Bu açıdan meseleyi irdelediğimizde günümüzde siyasetin birçok değeri aşağılara çektiğine şahit oluyoruz. Bunu biz fark ediyoruz, keşke aşağıda işin lezzetinden kıvranan siyasilerde fark etseler.
Kaç cami imamı vaizi vardı, kürsüde cemaate güzel nasihatler, dualarla hutbelerle yararlı oluyorlardı, o hocaların ardında namaz kılmak için Cuma namazına cemaat erkenden gidiyordu yer bulamayız diye. Buna rağmen çoğu sefer camii dışına taşıyordu cemaat, cadde ve sokaklara halı serilip namaza duruluyordu.
Nice avukatlar vardı ferdi davalarda başarılı, hâkim karşısında mağduru yiğitçe savunuyor göz dolduruyorlardı. Doktorlarımız vardı marka değerleri yüksekti hayat kurtarıyorlardı, samimi davranışıyla daha dokunur dokunmaz vatandaşın ağrılarını dindiren sağlık camiasında değerlerimiz vardı. Bunları birçoğu bulundukları makamın yerin yüceliğini, güzelliğini göremedi; Çoğunun siyaset nefislerine hoş geldi; parti kapılarında, çapsız heyetlerin mülakatlarına muhatap olup, yalvar yakar kulislerle geldikleri makamlarda kendilerini yıprattılar, tükettiler.
Milletin gönlünde ve gözünde bir değerleri vardı, o krediyi de siyasi makamlarında yer ile yeksan ettiler. Sadece bir dönem belediye başkanı veya vekil oldular maaşları arttı fakat itibarları ayakaltına düştü.
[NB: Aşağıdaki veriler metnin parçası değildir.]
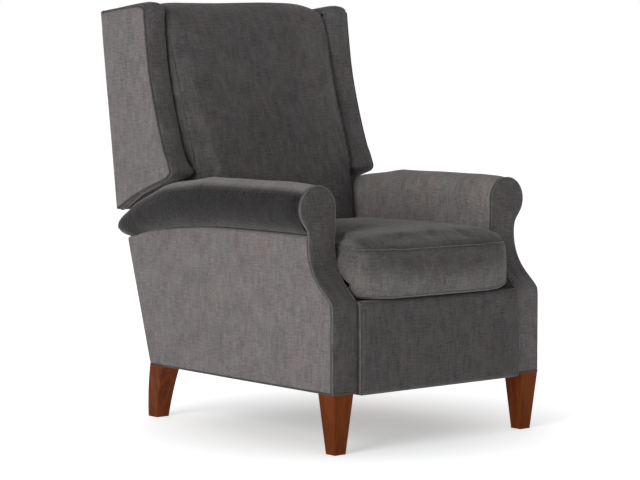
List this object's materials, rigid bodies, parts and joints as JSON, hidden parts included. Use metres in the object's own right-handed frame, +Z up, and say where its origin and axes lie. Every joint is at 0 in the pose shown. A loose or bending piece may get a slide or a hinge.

Bölgemizin önemli yatırımcılarından Abdulkadir Konukoğlu isteseydi her zaman milletvekili olabilirdi, Gaziantep Büyükşehir Belediye Başkanı olabilirdi. Hatta bakan bile olabilirdi, fakat o doğru olanı yaptı siyasetin her şey olmadığını bilip ‘’Taş yerinde ağırdır.’’ sözünü doğrulayan tavrıyla bu gün zirvede, her siyasinin de gıpta ile baktığı, her partiden vatandaşın görünce ceketini iliklediği saygı değer bir isim olarak hayatına devam ediyor.
Demem o ki; sizi siz yapan değerleri bırakıp başka şeylerin peşinde koşmak değerinize asla bir değer katmaz.
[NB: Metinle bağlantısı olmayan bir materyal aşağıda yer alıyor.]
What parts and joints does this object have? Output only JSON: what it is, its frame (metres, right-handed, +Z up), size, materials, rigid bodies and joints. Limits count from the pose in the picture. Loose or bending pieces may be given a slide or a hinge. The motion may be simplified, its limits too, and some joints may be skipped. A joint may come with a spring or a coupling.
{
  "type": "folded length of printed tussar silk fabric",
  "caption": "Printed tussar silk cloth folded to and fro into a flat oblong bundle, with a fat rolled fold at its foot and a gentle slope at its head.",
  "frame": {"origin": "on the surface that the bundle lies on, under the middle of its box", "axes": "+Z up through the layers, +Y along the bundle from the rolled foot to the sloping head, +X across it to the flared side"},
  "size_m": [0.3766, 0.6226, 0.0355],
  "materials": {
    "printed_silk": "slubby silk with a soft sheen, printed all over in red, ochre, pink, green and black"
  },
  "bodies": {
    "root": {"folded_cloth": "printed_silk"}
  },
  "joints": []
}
Vatanımız milletimiz için yapılacak en nadide görev, uzmanlaştığımız alanda topluma, kente, ülkeye ve dünya ya faydalı olmaktır.
Bu ülkenin iyi bir siyasetçiden çok iyi bir öğretmene, cesur ve bilgili bir Avukata, hayat veren şifa dağıtan Doktora, çalmayan müteahite/mühendise, ilaç üretecek farmakoloğa, kumaşa hayat verecek terziye, hakkı hakikati yazacak gazeteciye ihtiyacı var.
En iyi vatandaş kendi işini doğru şekilde yapan vatandaştır. En kötü meslek ise, uzman olduğun işi bırakıp, bilmediğin beceremediğin işle uğraşıp hem kendini hem de kentini aşağı çekmektir.